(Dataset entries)
————————

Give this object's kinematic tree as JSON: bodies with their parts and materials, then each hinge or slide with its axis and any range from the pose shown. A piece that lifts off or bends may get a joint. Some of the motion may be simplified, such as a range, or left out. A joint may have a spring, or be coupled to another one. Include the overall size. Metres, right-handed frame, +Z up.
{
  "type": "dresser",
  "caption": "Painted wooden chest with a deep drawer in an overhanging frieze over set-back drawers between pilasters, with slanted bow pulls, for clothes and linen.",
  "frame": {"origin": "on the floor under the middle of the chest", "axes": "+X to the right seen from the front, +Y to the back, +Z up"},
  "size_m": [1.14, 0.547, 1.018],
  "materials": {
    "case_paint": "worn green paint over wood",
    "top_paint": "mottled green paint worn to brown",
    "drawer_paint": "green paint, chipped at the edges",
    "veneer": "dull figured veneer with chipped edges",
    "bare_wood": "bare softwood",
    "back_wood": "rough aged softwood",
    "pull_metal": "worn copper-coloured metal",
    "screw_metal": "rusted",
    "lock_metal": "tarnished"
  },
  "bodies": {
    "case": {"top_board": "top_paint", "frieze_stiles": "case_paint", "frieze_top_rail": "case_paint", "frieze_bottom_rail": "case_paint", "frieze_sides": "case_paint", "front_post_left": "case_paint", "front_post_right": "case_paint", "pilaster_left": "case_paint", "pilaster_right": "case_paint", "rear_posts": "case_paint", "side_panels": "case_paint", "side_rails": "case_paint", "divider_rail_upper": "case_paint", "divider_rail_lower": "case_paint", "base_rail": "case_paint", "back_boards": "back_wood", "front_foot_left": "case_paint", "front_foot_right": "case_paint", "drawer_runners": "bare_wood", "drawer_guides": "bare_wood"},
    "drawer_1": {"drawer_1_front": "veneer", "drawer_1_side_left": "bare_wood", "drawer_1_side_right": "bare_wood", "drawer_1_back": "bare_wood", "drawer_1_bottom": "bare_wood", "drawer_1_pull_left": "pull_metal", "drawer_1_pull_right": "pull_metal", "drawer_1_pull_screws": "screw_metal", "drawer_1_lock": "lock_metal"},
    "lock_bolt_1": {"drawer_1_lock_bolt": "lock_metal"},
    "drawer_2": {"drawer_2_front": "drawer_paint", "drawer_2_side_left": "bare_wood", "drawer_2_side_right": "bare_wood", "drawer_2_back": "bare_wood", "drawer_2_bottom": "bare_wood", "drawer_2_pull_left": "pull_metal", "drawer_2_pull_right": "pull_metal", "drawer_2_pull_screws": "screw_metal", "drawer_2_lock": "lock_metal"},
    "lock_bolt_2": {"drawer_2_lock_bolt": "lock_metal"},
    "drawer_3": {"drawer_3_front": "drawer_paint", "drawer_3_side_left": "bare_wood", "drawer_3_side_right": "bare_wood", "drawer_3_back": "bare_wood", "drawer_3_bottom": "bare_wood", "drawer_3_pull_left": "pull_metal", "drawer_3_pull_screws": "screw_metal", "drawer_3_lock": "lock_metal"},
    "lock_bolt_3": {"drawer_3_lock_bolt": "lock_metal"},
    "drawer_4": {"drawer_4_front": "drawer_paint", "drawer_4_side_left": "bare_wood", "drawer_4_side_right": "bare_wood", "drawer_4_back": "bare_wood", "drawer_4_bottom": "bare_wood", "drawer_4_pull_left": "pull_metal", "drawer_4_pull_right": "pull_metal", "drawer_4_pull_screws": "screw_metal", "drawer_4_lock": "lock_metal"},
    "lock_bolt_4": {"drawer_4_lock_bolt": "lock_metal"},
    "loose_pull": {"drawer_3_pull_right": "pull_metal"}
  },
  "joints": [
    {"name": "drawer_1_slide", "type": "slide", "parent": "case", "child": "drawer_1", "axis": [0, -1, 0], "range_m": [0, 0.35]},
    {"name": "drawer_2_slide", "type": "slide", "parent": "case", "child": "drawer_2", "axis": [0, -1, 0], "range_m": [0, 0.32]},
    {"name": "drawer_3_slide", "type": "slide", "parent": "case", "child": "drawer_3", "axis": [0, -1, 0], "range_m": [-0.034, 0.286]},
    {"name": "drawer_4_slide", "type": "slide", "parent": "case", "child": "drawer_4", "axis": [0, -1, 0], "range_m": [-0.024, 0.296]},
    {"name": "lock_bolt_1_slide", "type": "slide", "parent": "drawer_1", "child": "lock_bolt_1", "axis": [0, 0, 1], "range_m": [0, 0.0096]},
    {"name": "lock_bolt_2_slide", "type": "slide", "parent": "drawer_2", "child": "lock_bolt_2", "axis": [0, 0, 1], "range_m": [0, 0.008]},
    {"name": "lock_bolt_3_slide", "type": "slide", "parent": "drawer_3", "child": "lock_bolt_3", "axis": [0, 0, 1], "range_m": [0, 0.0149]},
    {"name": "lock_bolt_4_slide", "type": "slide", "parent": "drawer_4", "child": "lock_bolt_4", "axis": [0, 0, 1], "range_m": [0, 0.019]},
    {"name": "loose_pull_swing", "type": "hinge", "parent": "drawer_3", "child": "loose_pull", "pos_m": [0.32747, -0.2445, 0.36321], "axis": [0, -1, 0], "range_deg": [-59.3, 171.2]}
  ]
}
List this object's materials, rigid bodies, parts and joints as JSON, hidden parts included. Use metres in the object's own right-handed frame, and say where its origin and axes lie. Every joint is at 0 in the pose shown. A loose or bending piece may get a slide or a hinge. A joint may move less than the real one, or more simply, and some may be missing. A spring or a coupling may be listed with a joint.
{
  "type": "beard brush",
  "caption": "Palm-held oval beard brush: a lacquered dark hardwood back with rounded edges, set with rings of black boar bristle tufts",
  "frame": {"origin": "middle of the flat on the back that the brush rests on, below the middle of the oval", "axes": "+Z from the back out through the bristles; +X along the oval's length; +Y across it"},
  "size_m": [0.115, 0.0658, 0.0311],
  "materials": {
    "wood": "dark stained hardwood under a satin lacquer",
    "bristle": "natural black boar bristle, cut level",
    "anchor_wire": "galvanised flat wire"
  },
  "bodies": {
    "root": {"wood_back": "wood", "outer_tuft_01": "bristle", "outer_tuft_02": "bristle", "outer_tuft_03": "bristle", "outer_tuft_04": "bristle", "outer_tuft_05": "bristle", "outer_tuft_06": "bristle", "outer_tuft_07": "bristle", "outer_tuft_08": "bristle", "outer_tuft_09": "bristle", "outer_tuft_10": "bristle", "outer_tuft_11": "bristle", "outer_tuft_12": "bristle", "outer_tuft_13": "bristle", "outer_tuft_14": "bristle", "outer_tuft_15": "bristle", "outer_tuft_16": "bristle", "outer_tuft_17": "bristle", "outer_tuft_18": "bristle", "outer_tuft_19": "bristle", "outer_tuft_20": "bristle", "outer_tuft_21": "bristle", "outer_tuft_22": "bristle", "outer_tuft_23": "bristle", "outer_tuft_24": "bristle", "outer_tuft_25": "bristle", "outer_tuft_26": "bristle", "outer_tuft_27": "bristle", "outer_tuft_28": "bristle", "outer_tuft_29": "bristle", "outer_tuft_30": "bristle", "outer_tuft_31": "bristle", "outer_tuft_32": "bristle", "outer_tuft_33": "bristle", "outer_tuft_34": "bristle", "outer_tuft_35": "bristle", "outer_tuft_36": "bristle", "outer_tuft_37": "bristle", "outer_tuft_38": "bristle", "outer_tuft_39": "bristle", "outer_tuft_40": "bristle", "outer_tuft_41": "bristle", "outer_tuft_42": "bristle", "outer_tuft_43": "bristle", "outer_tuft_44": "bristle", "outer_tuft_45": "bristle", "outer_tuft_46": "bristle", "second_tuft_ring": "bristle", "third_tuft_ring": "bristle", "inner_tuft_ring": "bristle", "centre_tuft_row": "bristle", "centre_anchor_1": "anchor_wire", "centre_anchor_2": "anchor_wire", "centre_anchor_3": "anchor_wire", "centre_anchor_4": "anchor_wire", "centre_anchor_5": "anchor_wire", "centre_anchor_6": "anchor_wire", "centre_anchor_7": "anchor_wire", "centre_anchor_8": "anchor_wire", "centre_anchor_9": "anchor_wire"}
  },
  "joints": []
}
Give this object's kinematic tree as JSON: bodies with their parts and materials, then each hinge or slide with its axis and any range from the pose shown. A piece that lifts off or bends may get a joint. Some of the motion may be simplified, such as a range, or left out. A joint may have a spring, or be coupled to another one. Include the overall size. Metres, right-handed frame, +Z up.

————————

• **Required work**
Show each line holding the word "from".

• **Correct response**
Give this object's kinematic tree as JSON: bodies with their parts and materials, then each hinge or slide with its axis and any range from the pose shown. A piece that lifts off or bends may get a joint. Some of the motion may be simplified, such as a range, or left out. A joint may have a spring, or be coupled to another one. Include the overall size. Metres, right-handed frame, +Z up.
  "frame": {"origin": "on the floor under the middle of the chest", "axes": "+X to the right seen from the front, +Y to the back, +Z up"},
  "frame": {"origin": "middle of the flat on the back that the brush rests on, below the middle of the oval", "axes": "+Z from the back out through the bristles; +X along the oval's length; +Y across it"},
Give this object's kinematic tree as JSON: bodies with their parts and materials, then each hinge or slide with its axis and any range from the pose shown. A piece that lifts off or bends may get a joint. Some of the motion may be simplified, such as a range, or left out. A joint may have a spring, or be coupled to another one. Include the overall size. Metres, right-handed frame, +Z up.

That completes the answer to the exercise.